Все эти прекрасно звучащие рассуждения, которые могут сойти за проявление реализма, потому что в них проворно разделываются со всеми докучными принципами, обладают большой привлекательностью для подросткового возраста. Характерная черта нашей эпохи: большинство людей никак не может освободиться от власти отроческих представлений. Эмоции и мнения в нашей жизни настолько смешались и перепутались, что, похоже, разобраться в них больше нет надежды. Именно на этой путанице строится философия жизни.
Превознесение бытия превыше знания чревато еще одним следствием, на котором я сейчас хочу сосредоточить внимание. Отказываясь от примата познания, мы тем самым отвергаем нормы суждения, а вместе с ними и долженствования. Ибо всякое нравственное суждение есть в конечном итоге акт познания. Только что упомянутые писатели всецело принимают это следствие. Мы не оцениваем явлений культуры, говорят они, мы их только лишь констатируем. Однако там, где на первый план выходят человеческие отношения и поступки, никогда не будет довольно констатации, ибо здесь необходимы и неизбежны оценка, оценочное суждение. К. Шмитт посвящает несколько любопытных страниц цитированного нами сочинения понятию зла. Его интересует признание первородного греха, иными словами, он констатирует, что «alle echten politischen Theorien den Menschen als «bose»… vorausset–zen… " («все истинные политические теории исходят из предпосылки, что человек зол…»). Что же это значит — «злой»? А вот что: «bose», das heiBt als ein keineswegs unpro–blematisches, sondern «gefahrliches» und «dynamisches» Wesen» («злой» — это значит ни в коем случае не лишенное противоречий, а «опасное» и «динамичное» существо»). Стало быть, такому существу никак не возбраняется делать уступки «своему» злу. Перед нами дефиниция зла, из которой выхолощен всякий христианский элемент и с ним всякий смысл, так что она впустую вращается на месте в порочном кругу авторского тезиса.

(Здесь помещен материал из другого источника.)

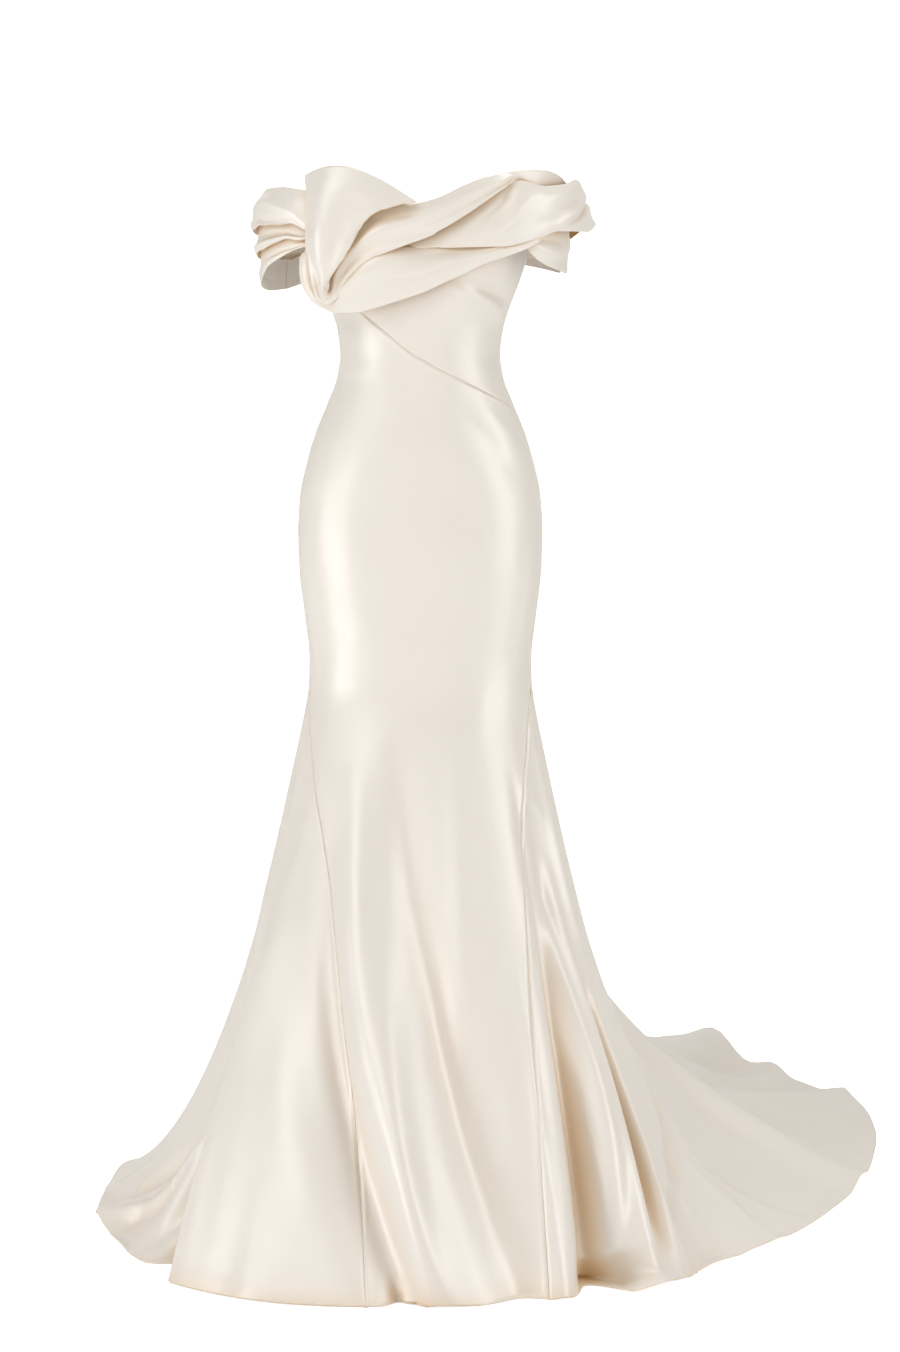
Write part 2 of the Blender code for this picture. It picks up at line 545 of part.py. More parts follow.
def make_zip(left, right, collection, helpers, root):
    """The concealed zip: its tape follows the two backs' own points on their inner side, and the
    slider sits outside at the top of the seam with a pull that hangs from a pin between two ears."""
    middle = (left[-1] + right[0]) / 2
    sides = []
    for column in (left[-2], right[1]):
        reach = TAPE_HALF_WIDTH / np.abs(column[:, 0] - middle[:, 0])
        sides.append(middle + (column - middle) * reach[:, None])
    lines = np.stack([sides[0], middle, sides[1]])
    heights = middle[:, 2]
    rows = np.concatenate([[ZIP_TOP], heights[(heights < ZIP_TOP) & (heights > ZIP_FOOT)], [ZIP_FOOT]])
    station = np.interp(-rows, -heights, np.arange(len(heights)))
    low = np.floor(station).astype(int)
    share = (station - low)[None, :, None]
    tape = lines[:, low] * (1 - share) + lines[:, low + 1] * share
    tape = moved_in(tape, WALL + SEAM_GAP)
    cloth("zip_tape", tape, collection, root, TAPE_WALL, down_first=True)

    seat = np.interp(-SLIDER_HEIGHT, -heights, middle[:, 1]) + SEAM_GAP
    wide, deep, tall = SLIDER_SIZE
    face = seat + deep
    pivot = Vector((0.0, face + EYE_RADIUS + SEAM_GAP, SLIDER_HEIGHT + EAR_RISE))

    bm = bmesh.new()
    block(bm, SLIDER_SIZE, (0.0, seat + deep / 2, SLIDER_HEIGHT))
    slider = solid("zip_slider", bm, collection, ZIP_METAL, METAL_ROUGHNESS, 1.0, (0, 0, 0), root)
    bm = bmesh.new()
    for side in (-1, 1):
        x = side * (EAR_APART + EAR_SIZE[0]) / 2
        y = face - EAR_SUNK + EAR_SIZE[1] / 2
        block(bm, EAR_SIZE, (x, y, pivot.z))
    ears = solid("slider_ears", bm, helpers, ZIP_METAL, METAL_ROUGHNESS, 1.0, (0, 0, 0), root)
    combine(slider, ears, "UNION")
    bm = bmesh.new()
    rod(bm, PIN_RADIUS, EAR_APART + EAR_SIZE[0], pivot)
    pin = solid("slider_pin", bm, helpers, ZIP_METAL, METAL_ROUGHNESS, 1.0, (0, 0, 0), root)
    combine(slider, pin, "UNION")

    bm = bmesh.new()
    corners = block(bm, PULL_SIZE, (0.0, 0.0, -PULL_SIZE[2] / 2 - EYE_BORE))
    for corner in corners:
        if corner.co.z > -PULL_SIZE[2] / 2:
            corner.co.x *= PULL_WAIST
    pull = solid("zip_pull", bm, collection, ZIP_METAL, METAL_ROUGHNESS, 1.0, pivot, root)
    bm = bmesh.new()
    rod(bm, EYE_RADIUS, PULL_SIZE[0], (0.0, 0.0, 0.0))
    combine(pull, solid("pull_eye", bm, helpers, ZIP_METAL, METAL_ROUGHNESS, 1.0, pivot, root), "UNION")
    bm = bmesh.new()
    rod(bm, EYE_BORE, 2 * EAR_APART, (0.0, 0.0, 0.0))
    combine(pull, solid("pull_bore", bm, helpers, ZIP_METAL, METAL_ROUGHNESS, 1.0, pivot, root), "DIFFERENCE")


def make_panels(collection, helpers, root):
    """The long panels, the bodice front above the diagonal seam, and the two godets."""
    front = panel_points(
        FRONT_COLUMNS,
        diagonal,
        (seam(SIDE_SEAM, -1), seam(SIDE_SEAM)),
        (seam(FRONT_SEAM_RIGHT), seam(FRONT_SEAM_LEFT)),
    )
    cloth("front_panel", front, collection, root, down_first=True)

    def bodice(angle, fall):
        foot = diagonal(angle) + 2 * SEAM_GAP
        return body_point(angle, foot + (top_edge(angle) - foot) * (1 - fall))

    sides = (lambda fall: -90.0 + 0 * fall, lambda fall: 90.0 + 0 * fall)
    grid = between_seams(bodice, *sides, FRONT_COLUMNS, np.linspace(0, 1, BODICE_ROWS + 1))
    cloth("bodice_front", grid, collection, root, down_first=True)

    centre = seam(CENTRE_BACK_SEAM)
    middle = (lambda height: 180.0 + 0 * height)
    left = panel_points(
        BACK_LEFT_COLUMNS, top_edge, (seam(SIDE_SEAM), middle), (seam(BACK_SEAM_LEFT), centre)
    )
    cloth("back_left", left, collection, root, down_first=True)
    right = panel_points(
        BACK_RIGHT_COLUMNS,
        top_edge,
        (middle, seam(SIDE_SEAM, -1, 360.0)),
        (centre, seam(BACK_SEAM_RIGHT, 1, 360.0)),
    )
    cloth("back_right", right, collection, root, down_first=True)
    make_zip(left, right, collection, helpers, root)

    stations = np.linspace(0, 1, SKIRT_ROWS + 1)
    for name, first, last in (
        ("godet_right", BACK_SEAM_RIGHT, FRONT_SEAM_RIGHT),
        ("godet_left", FRONT_SEAM_LEFT, BACK_SEAM_LEFT),
    ):
        grid = between_seams(skirt_point, seam(first), seam(last), GODET_COLUMNS, stations)
        cloth(name, grid, collection, root, down_first=True)


def make_neckline(collection, root):
    """The folded bands over the bust, the two sleeves and the back drape."""
    cloth("bust_fold", band_points(BUST_FOLD, 2, 6), collection, root)
    cloth("middle_band", band_points(MIDDLE_BAND, 2, 6), collection, root)
    cloth("lower_band", band_points(LOWER_BAND, 2, 4), collection, root)
    cloth("sleeve_left", band_points(SLEEVE_LEFT, 2, 4), collection, root)
    cloth("sleeve_right", pleated_points(SLEEVE_RIGHT, 17), collection, root, down_first=True)
    left, right = pleated_points(BACK_DRAPE_LEFT, 10), pleated_points(BACK_DRAPE_RIGHT, 10)
    cloth("back_drape_left", left, collection, root, down_first=True)
    cloth("back_drape_right", right, collection, root, down_first=True)


def main():
    for old in list(bpy.data.objects):
        bpy.data.objects.remove(old, do_unlink=True)
    collection = bpy.data.collections.new("mermaid_evening_dress")
    bpy.context.scene.collection.children.link(collection)
    root = bpy.data.objects.new("waist", None)
    root.location = (0.0, 0.0, -WAIST_HEIGHT)
    collection.objects.link(root)
    helpers = bpy.data.collections.new("helpers")
    bpy.context.scene.collection.children.link(helpers)
    make_panels(collection, helpers, root)
    make_neckline(collection, root)


main()
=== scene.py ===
import bpy
import numpy as np
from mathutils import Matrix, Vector


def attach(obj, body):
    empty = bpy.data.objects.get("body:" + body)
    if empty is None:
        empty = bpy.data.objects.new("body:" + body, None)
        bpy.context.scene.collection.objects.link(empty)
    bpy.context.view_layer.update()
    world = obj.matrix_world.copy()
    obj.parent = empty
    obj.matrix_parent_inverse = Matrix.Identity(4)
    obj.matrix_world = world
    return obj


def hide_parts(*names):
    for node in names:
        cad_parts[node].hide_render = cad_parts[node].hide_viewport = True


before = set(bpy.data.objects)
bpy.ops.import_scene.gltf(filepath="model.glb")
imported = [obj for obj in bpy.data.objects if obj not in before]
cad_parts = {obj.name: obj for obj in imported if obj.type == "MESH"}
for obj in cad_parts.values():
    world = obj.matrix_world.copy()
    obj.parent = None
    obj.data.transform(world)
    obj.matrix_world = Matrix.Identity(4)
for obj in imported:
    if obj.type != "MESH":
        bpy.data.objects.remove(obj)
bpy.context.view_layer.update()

bl_info = {
    "name": "Mermaid evening dress",
    "version": (1, 0, 0),
    "blender": (4, 5, 0),
    "location": "View3D > Sidebar > Dress",
    "description": "Builds the ivory satin mermaid gown with its draped neckline, train and zip",
    "category": "Object",
}

# Lengths are metres, heights are above the floor and angles are degrees round the body from the
# centre front, positive towards the wearer's left. The front faces -Y.
WAIST_HEIGHT = 1.19
KNEE_HEIGHT = 0.743
SEAM_GAP = 0.00004
ROUNDNESS = 2.2
FAN_HEIGHT = 1.095
FLOOR_BEND = 0.004
FLOOR_GAP = 0.0024
ANGLE_STEP = 0.05
YOKE_STEP = 0.5
METRES_PER_DEGREE = 0.0024
KNEE_SOFTNESS = 0.022
SIDE_ANGLE = 90.0
CENTRE_BACK = 180.0
FAR_AWAY = 1.0
SMALL = 1e-9

# The fitted part: height, half width, front depth, back depth
BODY_SECTIONS = (
    (0.743, 0.1515, 0.1, 0.099),
    (0.784, 0.151, 0.101, 0.104),
    (0.846, 0.1575, 0.103, 0.116),
    (0.907, 0.1645, 0.104, 0.126),
    (0.96, 0.1662, 0.103, 0.13),
    (1.009, 0.1633, 0.101, 0.127),
    (1.05, 0.155, 0.098, 0.119),
    (1.091, 0.143, 0.094, 0.107),
    (1.132, 0.1265, 0.09, 0.092),
    (1.172, 0.1118, 0.088, 0.08),
    (1.2, 0.1082, 0.088, 0.077),
    (1.233, 0.112, 0.091, 0.08),
    (1.265, 0.1215, 0.098, 0.086),
    (1.301, 0.135, 0.107, 0.092),
    (1.345, 0.147, 0.117, 0.093),
    (1.4, 0.15, 0.122, 0.088),
)
CUP_RISE = 0.01
CUP_CENTRE = 0.07
CUP_HEIGHT = 1.315
CUP_SPREAD = 0.042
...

Зачем сторонникам философии жизни осложнять себе дело христианскими терминами? Если бы эти термины имели для них какой–то смысл, то они, эти философы, давно бы поняли, что доктрина независимой от морали политической жизни, сконцентрированной в противоположности «друг — враг», означает оскудение духа, оставляющее далеко позади себя наивный анимализм, ведет к обездуховлению вплоть до уровня сатанизма, который возвышает зло до роли путеводной нити и сигнального маяка человечества.